» **SHORT EXERCISE**
Copy whichever lines contain the string "update".

#####

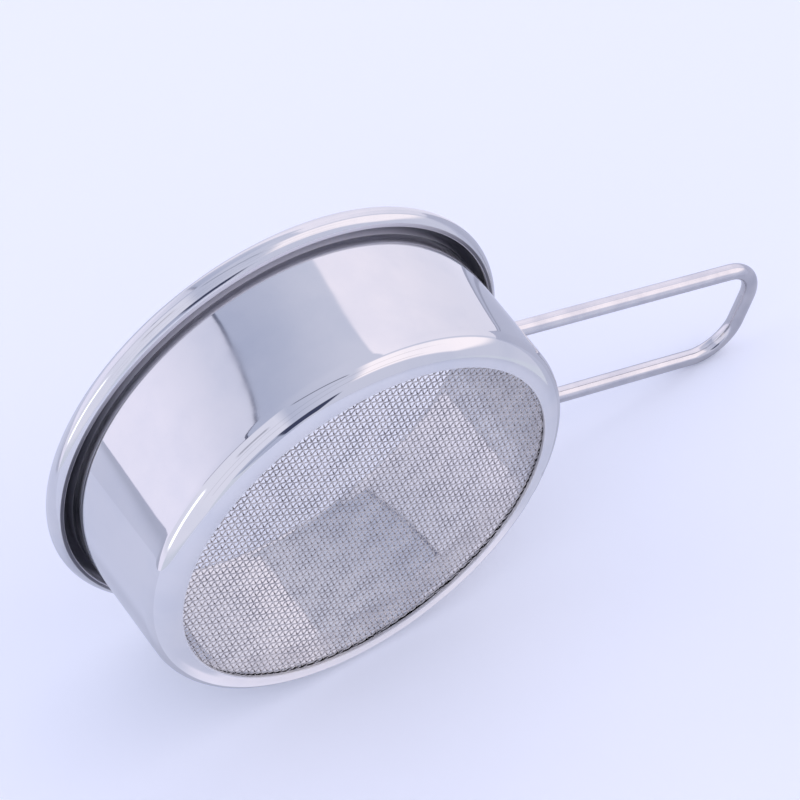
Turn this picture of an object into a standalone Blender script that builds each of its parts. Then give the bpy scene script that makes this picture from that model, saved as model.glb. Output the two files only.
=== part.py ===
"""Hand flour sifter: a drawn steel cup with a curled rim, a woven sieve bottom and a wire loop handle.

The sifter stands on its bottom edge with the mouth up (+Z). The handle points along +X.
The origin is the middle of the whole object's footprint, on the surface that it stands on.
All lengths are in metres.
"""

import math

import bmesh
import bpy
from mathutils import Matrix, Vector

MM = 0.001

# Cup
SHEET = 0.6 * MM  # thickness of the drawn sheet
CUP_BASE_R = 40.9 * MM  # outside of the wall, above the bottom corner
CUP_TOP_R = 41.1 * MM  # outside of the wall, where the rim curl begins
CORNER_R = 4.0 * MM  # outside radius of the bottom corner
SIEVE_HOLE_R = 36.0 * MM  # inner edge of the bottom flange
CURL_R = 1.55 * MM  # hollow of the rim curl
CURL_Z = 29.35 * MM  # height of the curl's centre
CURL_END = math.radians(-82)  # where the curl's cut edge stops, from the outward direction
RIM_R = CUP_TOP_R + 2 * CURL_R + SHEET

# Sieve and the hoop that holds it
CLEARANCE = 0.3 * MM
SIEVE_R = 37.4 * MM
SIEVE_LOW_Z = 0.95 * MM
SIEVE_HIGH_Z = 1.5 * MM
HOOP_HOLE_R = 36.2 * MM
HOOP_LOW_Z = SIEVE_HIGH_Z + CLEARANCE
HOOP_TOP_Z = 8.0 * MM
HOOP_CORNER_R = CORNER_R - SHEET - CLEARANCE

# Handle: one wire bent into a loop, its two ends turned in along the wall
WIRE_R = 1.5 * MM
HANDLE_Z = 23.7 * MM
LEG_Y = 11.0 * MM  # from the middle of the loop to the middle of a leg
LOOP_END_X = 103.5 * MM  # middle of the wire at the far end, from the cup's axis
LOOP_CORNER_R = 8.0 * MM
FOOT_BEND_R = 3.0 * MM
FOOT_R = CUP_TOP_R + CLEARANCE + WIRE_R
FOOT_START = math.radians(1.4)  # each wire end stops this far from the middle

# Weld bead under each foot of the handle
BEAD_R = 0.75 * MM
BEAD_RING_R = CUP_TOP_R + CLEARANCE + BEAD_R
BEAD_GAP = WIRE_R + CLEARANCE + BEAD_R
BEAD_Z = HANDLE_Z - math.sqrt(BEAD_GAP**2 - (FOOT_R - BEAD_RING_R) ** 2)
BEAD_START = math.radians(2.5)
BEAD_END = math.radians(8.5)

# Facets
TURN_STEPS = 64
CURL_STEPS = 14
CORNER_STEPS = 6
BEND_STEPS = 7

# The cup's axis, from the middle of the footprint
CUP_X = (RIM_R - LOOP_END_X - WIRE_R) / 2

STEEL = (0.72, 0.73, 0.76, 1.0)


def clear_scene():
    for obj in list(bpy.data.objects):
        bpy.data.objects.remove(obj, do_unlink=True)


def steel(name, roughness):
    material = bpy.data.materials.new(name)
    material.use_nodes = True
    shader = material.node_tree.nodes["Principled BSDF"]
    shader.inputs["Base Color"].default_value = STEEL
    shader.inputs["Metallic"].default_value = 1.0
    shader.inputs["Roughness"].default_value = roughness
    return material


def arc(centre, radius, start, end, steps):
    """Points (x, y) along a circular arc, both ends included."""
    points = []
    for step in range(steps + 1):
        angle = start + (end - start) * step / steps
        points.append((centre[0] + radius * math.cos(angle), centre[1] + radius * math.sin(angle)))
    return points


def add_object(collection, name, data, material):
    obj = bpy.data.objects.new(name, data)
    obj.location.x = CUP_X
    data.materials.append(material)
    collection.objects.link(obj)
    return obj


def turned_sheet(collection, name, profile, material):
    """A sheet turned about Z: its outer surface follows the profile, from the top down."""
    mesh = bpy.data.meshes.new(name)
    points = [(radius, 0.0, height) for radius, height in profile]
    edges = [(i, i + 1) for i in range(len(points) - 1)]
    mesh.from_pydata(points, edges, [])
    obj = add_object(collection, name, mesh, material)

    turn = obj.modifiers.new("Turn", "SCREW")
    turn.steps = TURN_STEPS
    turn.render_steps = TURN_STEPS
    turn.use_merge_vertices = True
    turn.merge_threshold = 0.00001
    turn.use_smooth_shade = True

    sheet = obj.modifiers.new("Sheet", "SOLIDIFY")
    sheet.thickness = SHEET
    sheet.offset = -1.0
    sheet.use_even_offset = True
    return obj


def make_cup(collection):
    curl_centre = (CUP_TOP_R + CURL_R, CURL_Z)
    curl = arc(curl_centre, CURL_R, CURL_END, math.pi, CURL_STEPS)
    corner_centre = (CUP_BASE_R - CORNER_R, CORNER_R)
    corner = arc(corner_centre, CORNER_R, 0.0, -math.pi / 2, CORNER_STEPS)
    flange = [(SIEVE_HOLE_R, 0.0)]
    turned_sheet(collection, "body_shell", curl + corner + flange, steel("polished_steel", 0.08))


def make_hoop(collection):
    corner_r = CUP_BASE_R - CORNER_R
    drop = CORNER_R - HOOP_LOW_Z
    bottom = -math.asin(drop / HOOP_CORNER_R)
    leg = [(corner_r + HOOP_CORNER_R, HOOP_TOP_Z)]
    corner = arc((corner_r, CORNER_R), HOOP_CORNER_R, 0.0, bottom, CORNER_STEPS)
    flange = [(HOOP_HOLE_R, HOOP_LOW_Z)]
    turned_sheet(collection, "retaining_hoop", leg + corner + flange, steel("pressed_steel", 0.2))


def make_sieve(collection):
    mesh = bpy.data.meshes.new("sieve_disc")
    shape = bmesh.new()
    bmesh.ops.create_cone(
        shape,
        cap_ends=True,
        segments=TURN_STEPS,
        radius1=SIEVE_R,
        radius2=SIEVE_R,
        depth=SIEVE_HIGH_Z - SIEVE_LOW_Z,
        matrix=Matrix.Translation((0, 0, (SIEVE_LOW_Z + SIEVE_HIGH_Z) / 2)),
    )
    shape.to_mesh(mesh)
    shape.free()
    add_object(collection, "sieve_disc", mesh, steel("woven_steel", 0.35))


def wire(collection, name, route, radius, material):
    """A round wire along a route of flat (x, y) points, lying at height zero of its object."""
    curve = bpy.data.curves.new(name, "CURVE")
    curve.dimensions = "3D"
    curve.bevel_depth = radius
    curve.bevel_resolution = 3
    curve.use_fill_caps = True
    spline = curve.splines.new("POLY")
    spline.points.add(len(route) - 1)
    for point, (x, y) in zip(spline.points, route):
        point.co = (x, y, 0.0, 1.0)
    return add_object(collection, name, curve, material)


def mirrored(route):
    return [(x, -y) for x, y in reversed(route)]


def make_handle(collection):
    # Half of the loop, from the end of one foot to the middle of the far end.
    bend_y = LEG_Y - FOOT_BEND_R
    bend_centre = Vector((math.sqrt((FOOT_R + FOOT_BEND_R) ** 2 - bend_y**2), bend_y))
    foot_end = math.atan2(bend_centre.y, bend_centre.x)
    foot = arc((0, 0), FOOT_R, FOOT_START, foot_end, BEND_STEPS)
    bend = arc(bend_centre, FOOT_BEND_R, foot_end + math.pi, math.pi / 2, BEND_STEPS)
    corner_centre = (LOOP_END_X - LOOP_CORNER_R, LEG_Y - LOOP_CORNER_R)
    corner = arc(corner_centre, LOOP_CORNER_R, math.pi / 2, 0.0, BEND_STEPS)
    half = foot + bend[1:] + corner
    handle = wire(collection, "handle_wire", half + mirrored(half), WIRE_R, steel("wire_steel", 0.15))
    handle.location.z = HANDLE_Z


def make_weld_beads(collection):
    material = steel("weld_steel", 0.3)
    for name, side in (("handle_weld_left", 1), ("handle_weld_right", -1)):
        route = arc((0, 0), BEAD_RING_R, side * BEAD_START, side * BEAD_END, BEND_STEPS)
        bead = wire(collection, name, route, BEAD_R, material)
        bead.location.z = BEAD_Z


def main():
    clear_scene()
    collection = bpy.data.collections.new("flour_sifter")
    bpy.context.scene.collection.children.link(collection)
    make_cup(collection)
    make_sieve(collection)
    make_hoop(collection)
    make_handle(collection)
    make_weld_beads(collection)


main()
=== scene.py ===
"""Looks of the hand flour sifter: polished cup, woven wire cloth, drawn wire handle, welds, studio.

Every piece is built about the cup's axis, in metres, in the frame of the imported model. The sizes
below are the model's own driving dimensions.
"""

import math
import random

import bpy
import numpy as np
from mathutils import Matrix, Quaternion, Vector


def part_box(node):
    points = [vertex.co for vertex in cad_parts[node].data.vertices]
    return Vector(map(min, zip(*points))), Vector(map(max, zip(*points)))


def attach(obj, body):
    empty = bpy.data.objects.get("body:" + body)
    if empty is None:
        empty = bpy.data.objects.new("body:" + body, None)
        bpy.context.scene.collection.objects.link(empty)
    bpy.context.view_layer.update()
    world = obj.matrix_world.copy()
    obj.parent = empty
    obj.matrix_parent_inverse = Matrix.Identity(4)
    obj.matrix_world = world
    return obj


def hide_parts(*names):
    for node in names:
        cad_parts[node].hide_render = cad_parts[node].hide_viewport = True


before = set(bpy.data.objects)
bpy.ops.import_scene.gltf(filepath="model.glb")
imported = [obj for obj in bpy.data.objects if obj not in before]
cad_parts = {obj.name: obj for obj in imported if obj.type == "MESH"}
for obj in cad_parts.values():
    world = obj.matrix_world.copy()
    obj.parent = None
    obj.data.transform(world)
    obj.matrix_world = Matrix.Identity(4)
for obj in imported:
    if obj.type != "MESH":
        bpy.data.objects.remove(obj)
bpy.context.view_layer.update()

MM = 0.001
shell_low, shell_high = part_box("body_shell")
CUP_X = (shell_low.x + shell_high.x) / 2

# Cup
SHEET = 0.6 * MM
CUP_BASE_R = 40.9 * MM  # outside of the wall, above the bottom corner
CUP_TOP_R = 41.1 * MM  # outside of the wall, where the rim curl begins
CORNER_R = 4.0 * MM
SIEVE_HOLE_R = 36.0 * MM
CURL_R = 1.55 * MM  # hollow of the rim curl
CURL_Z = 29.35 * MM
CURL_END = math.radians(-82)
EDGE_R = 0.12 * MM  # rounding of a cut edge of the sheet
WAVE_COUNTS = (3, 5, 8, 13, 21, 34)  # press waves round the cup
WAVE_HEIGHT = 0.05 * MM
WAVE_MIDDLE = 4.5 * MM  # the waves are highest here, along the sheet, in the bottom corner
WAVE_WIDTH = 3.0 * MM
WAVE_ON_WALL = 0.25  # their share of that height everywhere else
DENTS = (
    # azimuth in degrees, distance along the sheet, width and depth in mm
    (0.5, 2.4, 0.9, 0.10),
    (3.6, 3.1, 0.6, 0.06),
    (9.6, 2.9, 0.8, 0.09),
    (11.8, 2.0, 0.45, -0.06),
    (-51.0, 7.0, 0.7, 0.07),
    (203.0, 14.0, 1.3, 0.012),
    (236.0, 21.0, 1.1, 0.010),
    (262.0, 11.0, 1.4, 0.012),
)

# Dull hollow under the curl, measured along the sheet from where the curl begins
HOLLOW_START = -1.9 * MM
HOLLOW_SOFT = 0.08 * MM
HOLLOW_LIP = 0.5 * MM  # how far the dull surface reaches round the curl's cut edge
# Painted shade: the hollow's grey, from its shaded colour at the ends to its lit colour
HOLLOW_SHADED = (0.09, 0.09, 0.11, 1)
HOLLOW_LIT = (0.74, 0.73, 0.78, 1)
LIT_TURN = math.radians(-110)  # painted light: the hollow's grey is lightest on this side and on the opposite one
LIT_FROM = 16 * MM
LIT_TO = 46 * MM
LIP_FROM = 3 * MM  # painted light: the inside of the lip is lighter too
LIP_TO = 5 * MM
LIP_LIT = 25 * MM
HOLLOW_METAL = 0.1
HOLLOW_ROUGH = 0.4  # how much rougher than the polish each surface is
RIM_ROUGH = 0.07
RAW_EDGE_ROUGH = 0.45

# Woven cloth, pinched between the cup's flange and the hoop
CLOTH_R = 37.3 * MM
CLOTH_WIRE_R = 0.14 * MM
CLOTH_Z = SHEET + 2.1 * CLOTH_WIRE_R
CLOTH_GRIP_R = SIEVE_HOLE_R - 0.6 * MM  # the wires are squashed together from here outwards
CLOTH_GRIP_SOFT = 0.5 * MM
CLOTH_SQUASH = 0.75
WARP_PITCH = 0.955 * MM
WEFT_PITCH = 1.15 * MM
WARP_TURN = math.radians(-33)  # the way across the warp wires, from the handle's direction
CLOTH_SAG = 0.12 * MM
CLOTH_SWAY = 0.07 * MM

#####

» **TASK SOLUTION**
    bpy.context.view_layer.update()
bpy.context.view_layer.update()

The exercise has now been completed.